*Your goal*.
Copy out all of the data exactly as it appears.

*Record excerpts*.
Begin
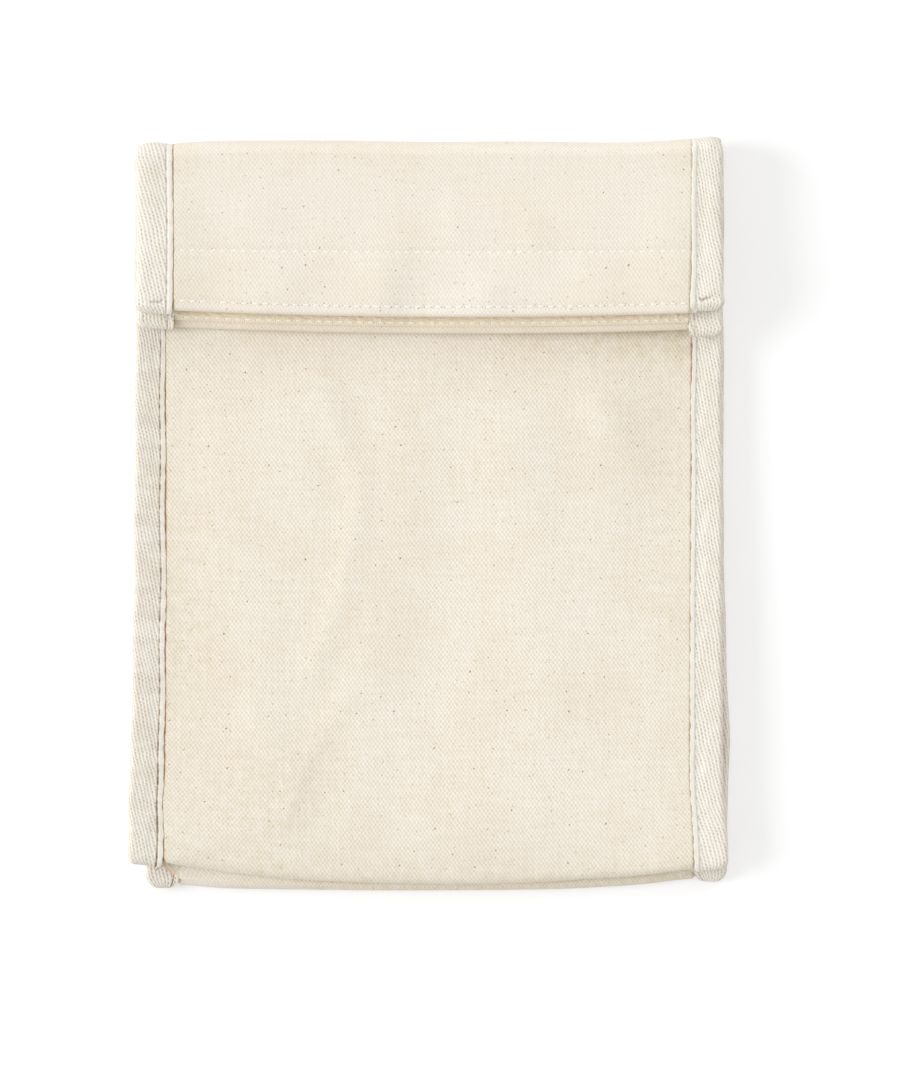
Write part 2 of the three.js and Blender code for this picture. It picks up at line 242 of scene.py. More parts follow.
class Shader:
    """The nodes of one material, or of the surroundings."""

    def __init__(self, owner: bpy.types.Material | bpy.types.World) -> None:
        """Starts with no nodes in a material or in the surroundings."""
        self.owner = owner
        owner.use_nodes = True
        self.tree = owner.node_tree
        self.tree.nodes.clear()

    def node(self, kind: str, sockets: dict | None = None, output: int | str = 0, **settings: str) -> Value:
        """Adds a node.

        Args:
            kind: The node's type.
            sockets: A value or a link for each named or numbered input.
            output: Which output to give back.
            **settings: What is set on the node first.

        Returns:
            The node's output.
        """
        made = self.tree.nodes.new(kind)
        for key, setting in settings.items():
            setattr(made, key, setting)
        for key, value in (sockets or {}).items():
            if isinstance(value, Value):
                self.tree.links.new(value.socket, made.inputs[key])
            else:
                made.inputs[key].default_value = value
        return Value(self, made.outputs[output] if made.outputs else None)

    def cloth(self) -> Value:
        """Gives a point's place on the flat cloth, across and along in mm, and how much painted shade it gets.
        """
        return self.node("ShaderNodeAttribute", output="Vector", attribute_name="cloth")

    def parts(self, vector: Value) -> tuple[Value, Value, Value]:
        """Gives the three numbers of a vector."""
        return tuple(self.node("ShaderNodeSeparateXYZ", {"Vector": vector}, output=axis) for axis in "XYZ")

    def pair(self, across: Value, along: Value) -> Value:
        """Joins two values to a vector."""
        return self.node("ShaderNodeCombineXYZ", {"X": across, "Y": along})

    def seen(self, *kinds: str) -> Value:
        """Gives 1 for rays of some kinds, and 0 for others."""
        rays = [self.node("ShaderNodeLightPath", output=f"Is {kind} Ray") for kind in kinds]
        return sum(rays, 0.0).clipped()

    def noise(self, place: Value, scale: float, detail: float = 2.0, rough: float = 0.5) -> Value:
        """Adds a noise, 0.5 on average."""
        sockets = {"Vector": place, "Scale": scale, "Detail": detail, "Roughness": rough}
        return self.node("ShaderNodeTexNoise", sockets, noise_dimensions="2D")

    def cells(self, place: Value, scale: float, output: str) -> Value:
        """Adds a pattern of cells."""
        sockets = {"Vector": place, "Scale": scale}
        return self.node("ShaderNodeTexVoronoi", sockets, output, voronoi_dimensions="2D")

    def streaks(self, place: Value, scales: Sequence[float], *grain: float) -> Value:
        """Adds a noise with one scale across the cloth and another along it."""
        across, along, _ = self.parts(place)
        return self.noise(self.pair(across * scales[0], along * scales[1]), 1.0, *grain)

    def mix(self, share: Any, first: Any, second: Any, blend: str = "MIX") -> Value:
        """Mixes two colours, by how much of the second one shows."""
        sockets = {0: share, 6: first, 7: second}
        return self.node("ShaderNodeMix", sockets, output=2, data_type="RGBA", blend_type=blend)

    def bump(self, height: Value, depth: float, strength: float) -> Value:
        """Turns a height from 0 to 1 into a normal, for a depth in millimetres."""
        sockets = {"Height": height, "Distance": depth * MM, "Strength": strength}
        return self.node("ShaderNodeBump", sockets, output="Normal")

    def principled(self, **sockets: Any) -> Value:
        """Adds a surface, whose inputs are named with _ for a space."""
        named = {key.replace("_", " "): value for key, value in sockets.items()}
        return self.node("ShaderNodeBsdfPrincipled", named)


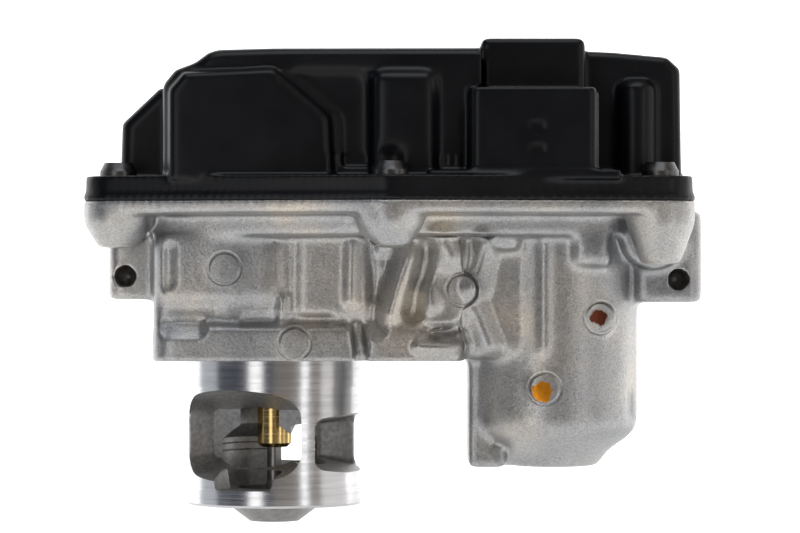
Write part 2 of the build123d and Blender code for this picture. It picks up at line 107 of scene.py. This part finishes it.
End
*The completed task*.
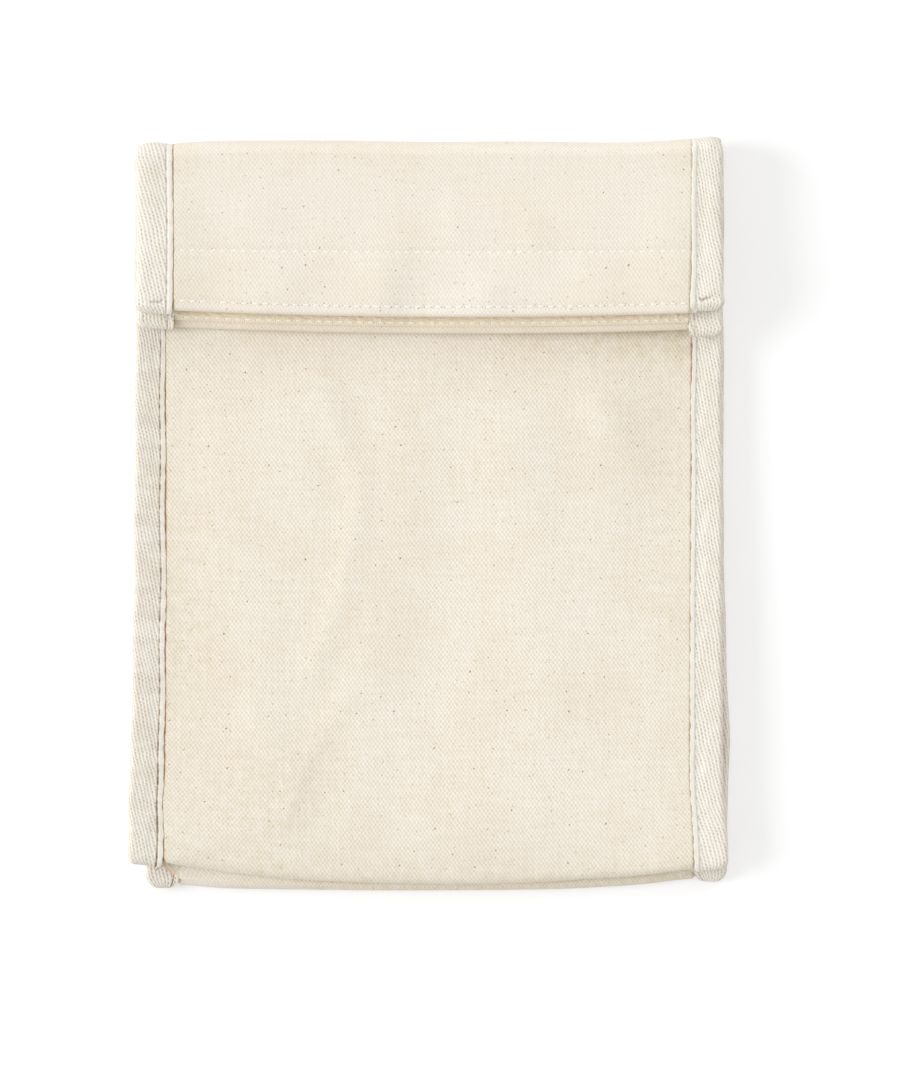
Write part 2 of the three.js and Blender code for this picture. It picks up at line 242 of scene.py. More parts follow.
class Shader:
    """The nodes of one material, or of the surroundings."""

    def __init__(self, owner: bpy.types.Material | bpy.types.World) -> None:
        """Starts with no nodes in a material or in the surroundings."""
        self.owner = owner
        owner.use_nodes = True
        self.tree = owner.node_tree
        self.tree.nodes.clear()

    def node(self, kind: str, sockets: dict | None = None, output: int | str = 0, **settings: str) -> Value:
        """Adds a node.

        Args:
            kind: The node's type.
            sockets: A value or a link for each named or numbered input.
            output: Which output to give back.
            **settings: What is set on the node first.

        Returns:
            The node's output.
        """
        made = self.tree.nodes.new(kind)
        for key, setting in settings.items():
            setattr(made, key, setting)
        for key, value in (sockets or {}).items():
            if isinstance(value, Value):
                self.tree.links.new(value.socket, made.inputs[key])
            else:
                made.inputs[key].default_value = value
        return Value(self, made.outputs[output] if made.outputs else None)

    def cloth(self) -> Value:
        """Gives a point's place on the flat cloth, across and along in mm, and how much painted shade it gets.
        """
        return self.node("ShaderNodeAttribute", output="Vector", attribute_name="cloth")

    def parts(self, vector: Value) -> tuple[Value, Value, Value]:
        """Gives the three numbers of a vector."""
        return tuple(self.node("ShaderNodeSeparateXYZ", {"Vector": vector}, output=axis) for axis in "XYZ")

    def pair(self, across: Value, along: Value) -> Value:
        """Joins two values to a vector."""
        return self.node("ShaderNodeCombineXYZ", {"X": across, "Y": along})

    def seen(self, *kinds: str) -> Value:
        """Gives 1 for rays of some kinds, and 0 for others."""
        rays = [self.node("ShaderNodeLightPath", output=f"Is {kind} Ray") for kind in kinds]
        return sum(rays, 0.0).clipped()

    def noise(self, place: Value, scale: float, detail: float = 2.0, rough: float = 0.5) -> Value:
        """Adds a noise, 0.5 on average."""
        sockets = {"Vector": place, "Scale": scale, "Detail": detail, "Roughness": rough}
        return self.node("ShaderNodeTexNoise", sockets, noise_dimensions="2D")

    def cells(self, place: Value, scale: float, output: str) -> Value:
        """Adds a pattern of cells."""
        sockets = {"Vector": place, "Scale": scale}
        return self.node("ShaderNodeTexVoronoi", sockets, output, voronoi_dimensions="2D")

    def streaks(self, place: Value, scales: Sequence[float], *grain: float) -> Value:
        """Adds a noise with one scale across the cloth and another along it."""
        across, along, _ = self.parts(place)
        return self.noise(self.pair(across * scales[0], along * scales[1]), 1.0, *grain)

    def mix(self, share: Any, first: Any, second: Any, blend: str = "MIX") -> Value:
        """Mixes two colours, by how much of the second one shows."""
        sockets = {0: share, 6: first, 7: second}
        return self.node("ShaderNodeMix", sockets, output=2, data_type="RGBA", blend_type=blend)

    def bump(self, height: Value, depth: float, strength: float) -> Value:
        """Turns a height from 0 to 1 into a normal, for a depth in millimetres."""
        sockets = {"Height": height, "Distance": depth * MM, "Strength": strength}
        return self.node("ShaderNodeBump", sockets, output="Normal")

    def principled(self, **sockets: Any) -> Value:
        """Adds a surface, whose inputs are named with _ for a space."""
        named = {key.replace("_", " "): value for key, value in sockets.items()}
        return self.node("ShaderNodeBsdfPrincipled", named)


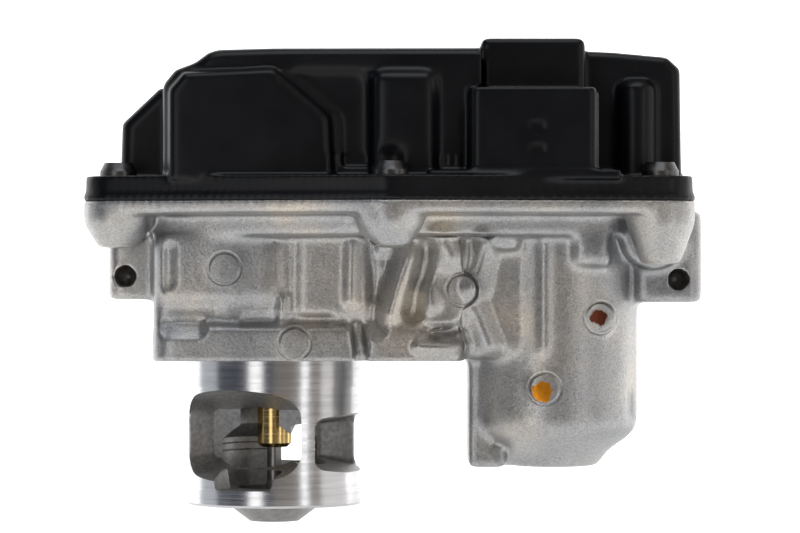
Write part 2 of the build123d and Blender code for this picture. It picks up at line 107 of scene.py. This part finishes it.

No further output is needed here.